REQUIRED TASK
Answer with one number: how many lines hold "caption".

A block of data
* * * *

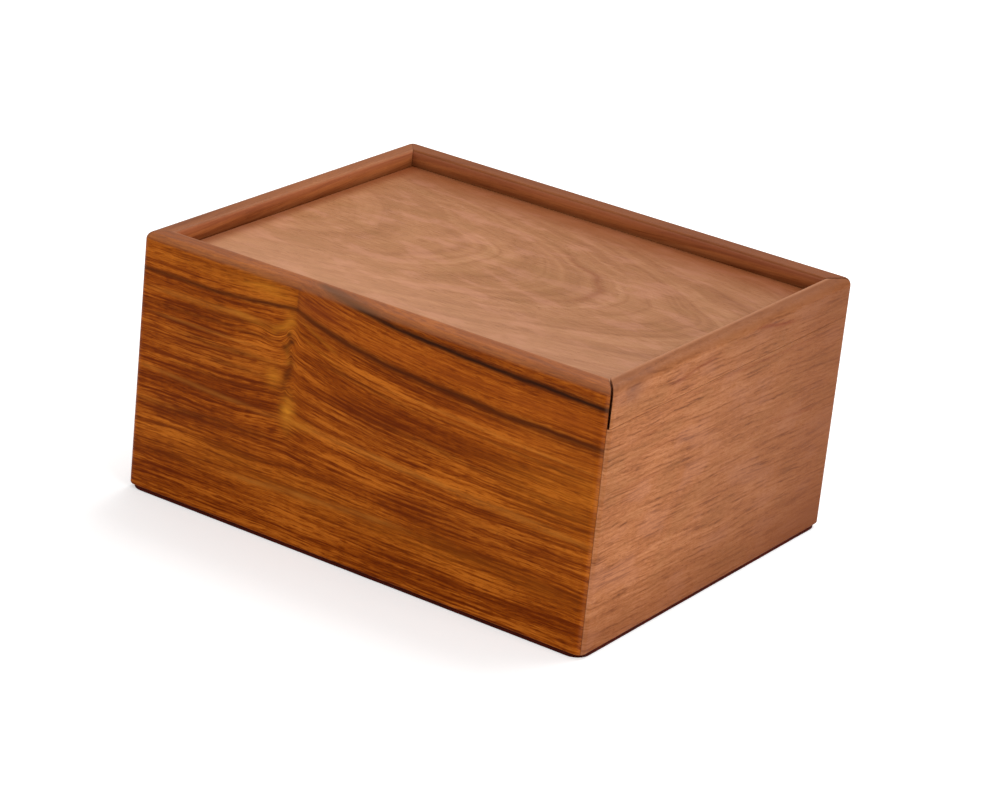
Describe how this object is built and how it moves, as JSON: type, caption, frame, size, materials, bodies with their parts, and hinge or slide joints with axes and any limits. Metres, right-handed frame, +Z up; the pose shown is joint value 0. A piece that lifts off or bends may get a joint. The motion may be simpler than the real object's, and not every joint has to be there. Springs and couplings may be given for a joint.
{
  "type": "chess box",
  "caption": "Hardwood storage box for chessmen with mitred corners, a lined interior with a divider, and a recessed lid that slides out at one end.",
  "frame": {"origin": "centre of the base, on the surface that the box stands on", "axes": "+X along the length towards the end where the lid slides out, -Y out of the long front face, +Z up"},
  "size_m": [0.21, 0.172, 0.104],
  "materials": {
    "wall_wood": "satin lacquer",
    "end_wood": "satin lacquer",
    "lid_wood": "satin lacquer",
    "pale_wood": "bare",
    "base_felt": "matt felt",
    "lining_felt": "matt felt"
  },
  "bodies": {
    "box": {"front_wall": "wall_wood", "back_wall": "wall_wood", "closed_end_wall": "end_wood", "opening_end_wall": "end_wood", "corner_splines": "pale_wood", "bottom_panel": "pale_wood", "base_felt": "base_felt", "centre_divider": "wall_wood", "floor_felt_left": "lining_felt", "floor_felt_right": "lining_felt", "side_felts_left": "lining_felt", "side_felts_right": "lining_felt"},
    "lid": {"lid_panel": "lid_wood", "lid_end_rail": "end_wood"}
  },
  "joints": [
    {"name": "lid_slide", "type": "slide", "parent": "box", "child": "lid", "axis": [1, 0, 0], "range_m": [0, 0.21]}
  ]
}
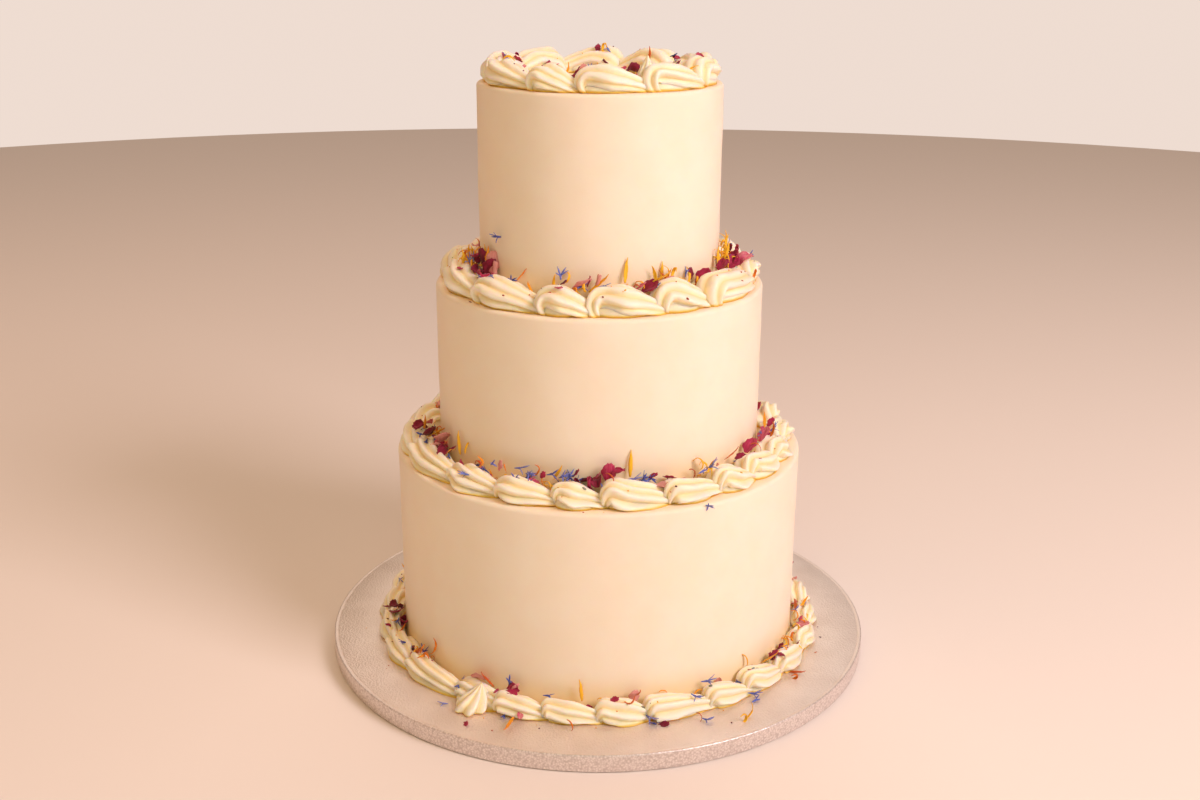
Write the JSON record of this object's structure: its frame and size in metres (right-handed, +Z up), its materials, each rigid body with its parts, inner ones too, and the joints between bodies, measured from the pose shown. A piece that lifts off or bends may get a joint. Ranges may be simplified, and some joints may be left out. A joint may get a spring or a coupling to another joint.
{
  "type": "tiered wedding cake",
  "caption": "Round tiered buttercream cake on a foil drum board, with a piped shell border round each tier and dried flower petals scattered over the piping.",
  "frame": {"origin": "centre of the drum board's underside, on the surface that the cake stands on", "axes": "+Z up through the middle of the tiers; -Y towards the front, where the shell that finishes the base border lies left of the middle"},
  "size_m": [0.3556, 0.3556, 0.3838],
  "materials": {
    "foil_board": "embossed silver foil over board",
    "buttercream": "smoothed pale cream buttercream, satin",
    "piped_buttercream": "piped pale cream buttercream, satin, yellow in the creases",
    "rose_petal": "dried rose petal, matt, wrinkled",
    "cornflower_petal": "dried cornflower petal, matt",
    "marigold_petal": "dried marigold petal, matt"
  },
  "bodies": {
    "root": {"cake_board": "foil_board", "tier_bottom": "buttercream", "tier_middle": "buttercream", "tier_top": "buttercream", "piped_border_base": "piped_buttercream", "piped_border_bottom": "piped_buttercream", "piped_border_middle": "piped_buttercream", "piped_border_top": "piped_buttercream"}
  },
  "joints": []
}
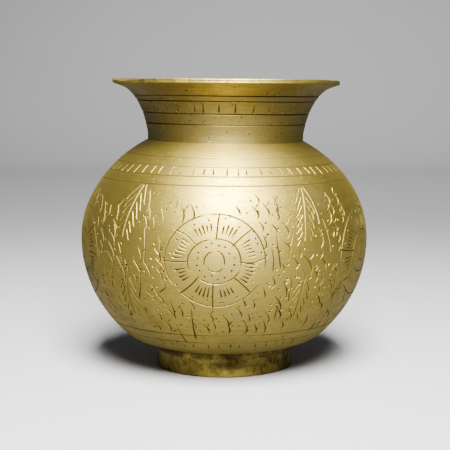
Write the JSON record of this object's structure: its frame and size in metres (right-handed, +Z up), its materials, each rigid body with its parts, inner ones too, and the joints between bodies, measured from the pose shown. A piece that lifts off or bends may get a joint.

* * * *

WRITTEN REPLY
3